INSTRUCTIONS FOR THE TASK: Output all lines exactly.

COLLECTED MATERIAL:
•••••

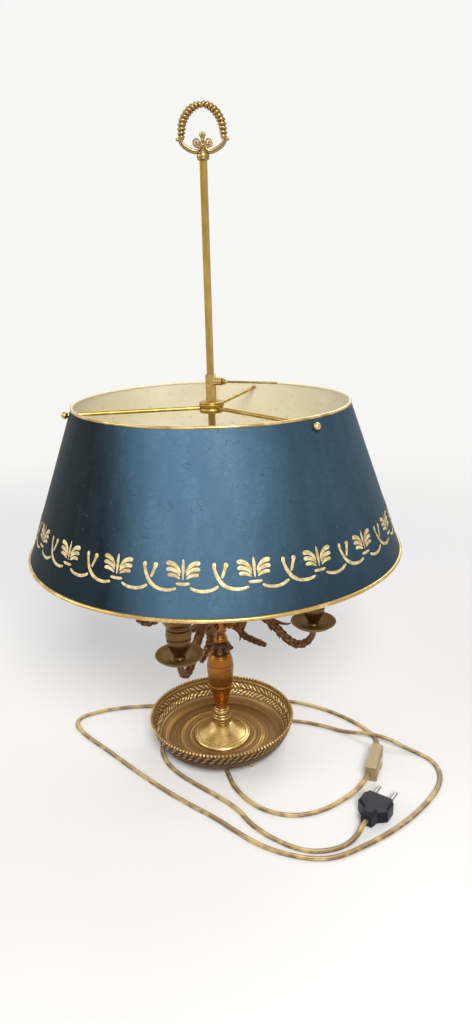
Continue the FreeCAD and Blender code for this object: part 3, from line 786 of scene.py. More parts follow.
bell_curve = flow([(34.2, tray_boss_z), (34.2, 10.2), (32.6, 11.9), (29, 13.4), (24, 16), (19, 19.2),
                   (15, 22.4), (12, 24.7), (9.6, bell_top_z)], 7)
bell_line = bored(np.vstack([[(30.0, tray_boss_z)], bell_curve]))
reel_line = bored(flow([(9.6, bell_top_z), (11.6, 28.4), (11.9, 31), (12.1, 33.4), (10.7, 37.9),
                        (9.1, 43.1), (8.1, 45.6), (7.3, reel_top_z)], 9))
vase_line = bored(flow([(7.3, reel_top_z), (8, 53.6), (10.3, 64), (12.9, 74.3), (14, 80.5), (14.7, 87.6),
                        (15.3, 94.7), (15.6, 101.8), (14.8, 109.8), (13.1, 115.8), (10.9, vase_top_z)], 8))
knob_line = bored(flow([(9.6, vase_top_z), (12, 121), (12.6, 124.5), (12.4, 128.4), (11, 131.6),
                        (8.4, knob_top_z)], 9))
hub_line = bored(flow([(8.4, knob_top_z), (9.6, 136.2), (9, 139.2), (7.4, 142.4), (7.6, 145), (8.8, 148),
                       (8.8, 156), (8.8, 165), (8.2, 168), (9.4, 170.4), (9.4, hub_top_z)], 8))
socket_line = bored(flow([(9.2, hub_top_z), (9.6, 174), (7.8, 177), (6.4, 182), (6.6, 186)], 8),
                    high_r=3.2)
print("column profiles:", sum(map(len, (bell_line, reel_line, vase_line, knob_line, hub_line))), "places")

# %% Turn the column
arm_count = 4
peg_z = 156.0


def level_line(u, z):
    """A level line at height z. Each place is nudged on by a ten-thousandth, so that the line still
    has a direction where two places are the same and only the size steps."""
    return np.stack([u + 1e-4 * np.arange(len(u)), np.full(len(u), z)], -1)


# The bell's tinted mark is a painted highlight that makes the whole bell paler.
bell = turned("column_bell", bell_line, ripple=rings((34.5, 37.6), 0.35, 0.25), extra={"tinted": 0.35})
reel = turned("column_reel", reel_line,
              ripple=rings((8.0, 10.4, 13.0, 17.4, 20.4, 26.0, 28.4), 0.45, 0.5))
warm = 1 - step_in(vase_line[:, 1:], 66, 90)
baluster = turned("column_baluster", vase_line, extra={"tinted": warm * 0.9},
                  ripple=rings((5.6, 8.6, 13.5, 17.5, 34.0, 35.4, 61.5, 63.0, 72.4), 0.4, 0.32))
knob = turned("column_leaf_knob", knob_line, columns=160, ripple=acanthus, extra={"lacquer": 0.4})
hub = turned("column_hub", hub_line, ripple=rings((8.6, 14.6, 20.2, 41.5), 0.4, 0.35))
rod_foot = turned("rod_foot", socket_line)
peg_line = flow([(8.0, 3.6), (12, 3.6), (12, 4.6), (14.5, 4.6), (14.5, 3.4), (17, 3.4), (17, 4.8),
                 (20, 4.8), (20.4, 3.8), (24, 3.8)], 3)
pegs = [carried("hub_peg", level_line(peg_line[:, 0], peg_z), peg_line[:, 1], 32, quarter * math.pi / 2)
        for quarter in range(arm_count)]
hub = join("column_hub", [hub] + pegs)
column = {"pedestal_bell": (bell, rim_brass), "neck_reel": (reel, rim_brass),
          "baluster": (baluster, column_brass), "leaf_knob": (knob, cast_brass),
          "arm_hub": (hub, column_brass), "rod_socket": (rod_foot, column_brass)}
for node, (thing, finish) in column.items():
    seat(thing, "lamp", "aged_brass", node)
    finish.on(thing)
print("column:", len(column), "turned pieces,", len(pegs), "pegs")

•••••

TASK RESULT:
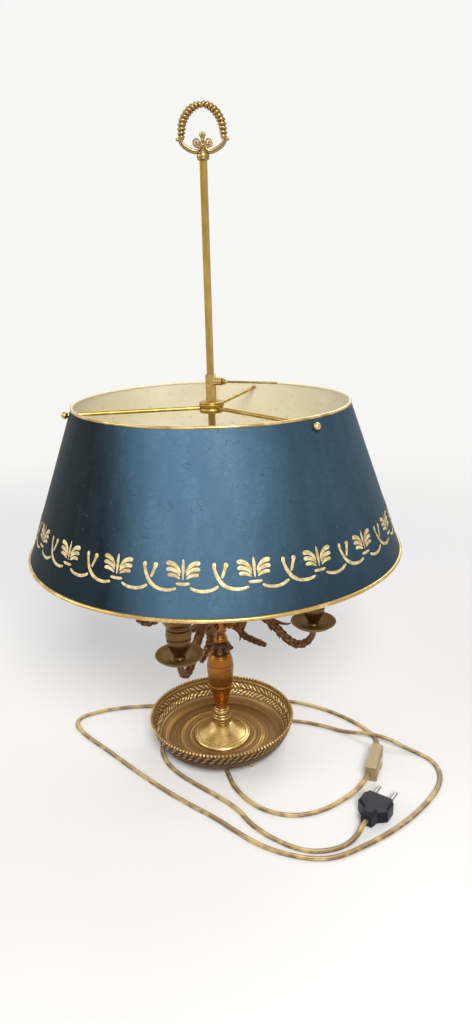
Continue the FreeCAD and Blender code for this object: part 3, from line 786 of scene.py. More parts follow.
bell_curve = flow([(34.2, tray_boss_z), (34.2, 10.2), (32.6, 11.9), (29, 13.4), (24, 16), (19, 19.2),
                   (15, 22.4), (12, 24.7), (9.6, bell_top_z)], 7)
bell_line = bored(np.vstack([[(30.0, tray_boss_z)], bell_curve]))
reel_line = bored(flow([(9.6, bell_top_z), (11.6, 28.4), (11.9, 31), (12.1, 33.4), (10.7, 37.9),
                        (9.1, 43.1), (8.1, 45.6), (7.3, reel_top_z)], 9))
vase_line = bored(flow([(7.3, reel_top_z), (8, 53.6), (10.3, 64), (12.9, 74.3), (14, 80.5), (14.7, 87.6),
                        (15.3, 94.7), (15.6, 101.8), (14.8, 109.8), (13.1, 115.8), (10.9, vase_top_z)], 8))
knob_line = bored(flow([(9.6, vase_top_z), (12, 121), (12.6, 124.5), (12.4, 128.4), (11, 131.6),
                        (8.4, knob_top_z)], 9))
hub_line = bored(flow([(8.4, knob_top_z), (9.6, 136.2), (9, 139.2), (7.4, 142.4), (7.6, 145), (8.8, 148),
                       (8.8, 156), (8.8, 165), (8.2, 168), (9.4, 170.4), (9.4, hub_top_z)], 8))
socket_line = bored(flow([(9.2, hub_top_z), (9.6, 174), (7.8, 177), (6.4, 182), (6.6, 186)], 8),
                    high_r=3.2)
print("column profiles:", sum(map(len, (bell_line, reel_line, vase_line, knob_line, hub_line))), "places")

# %% Turn the column
arm_count = 4
peg_z = 156.0


def level_line(u, z):
    """A level line at height z. Each place is nudged on by a ten-thousandth, so that the line still
    has a direction where two places are the same and only the size steps."""
    return np.stack([u + 1e-4 * np.arange(len(u)), np.full(len(u), z)], -1)


# The bell's tinted mark is a painted highlight that makes the whole bell paler.
bell = turned("column_bell", bell_line, ripple=rings((34.5, 37.6), 0.35, 0.25), extra={"tinted": 0.35})
reel = turned("column_reel", reel_line,
              ripple=rings((8.0, 10.4, 13.0, 17.4, 20.4, 26.0, 28.4), 0.45, 0.5))
warm = 1 - step_in(vase_line[:, 1:], 66, 90)
baluster = turned("column_baluster", vase_line, extra={"tinted": warm * 0.9},
                  ripple=rings((5.6, 8.6, 13.5, 17.5, 34.0, 35.4, 61.5, 63.0, 72.4), 0.4, 0.32))
knob = turned("column_leaf_knob", knob_line, columns=160, ripple=acanthus, extra={"lacquer": 0.4})
hub = turned("column_hub", hub_line, ripple=rings((8.6, 14.6, 20.2, 41.5), 0.4, 0.35))
rod_foot = turned("rod_foot", socket_line)
peg_line = flow([(8.0, 3.6), (12, 3.6), (12, 4.6), (14.5, 4.6), (14.5, 3.4), (17, 3.4), (17, 4.8),
                 (20, 4.8), (20.4, 3.8), (24, 3.8)], 3)
pegs = [carried("hub_peg", level_line(peg_line[:, 0], peg_z), peg_line[:, 1], 32, quarter * math.pi / 2)
        for quarter in range(arm_count)]
hub = join("column_hub", [hub] + pegs)
column = {"pedestal_bell": (bell, rim_brass), "neck_reel": (reel, rim_brass),
          "baluster": (baluster, column_brass), "leaf_knob": (knob, cast_brass),
          "arm_hub": (hub, column_brass), "rod_socket": (rod_foot, column_brass)}
for node, (thing, finish) in column.items():
    seat(thing, "lamp", "aged_brass", node)
    finish.on(thing)
print("column:", len(column), "turned pieces,", len(pegs), "pegs")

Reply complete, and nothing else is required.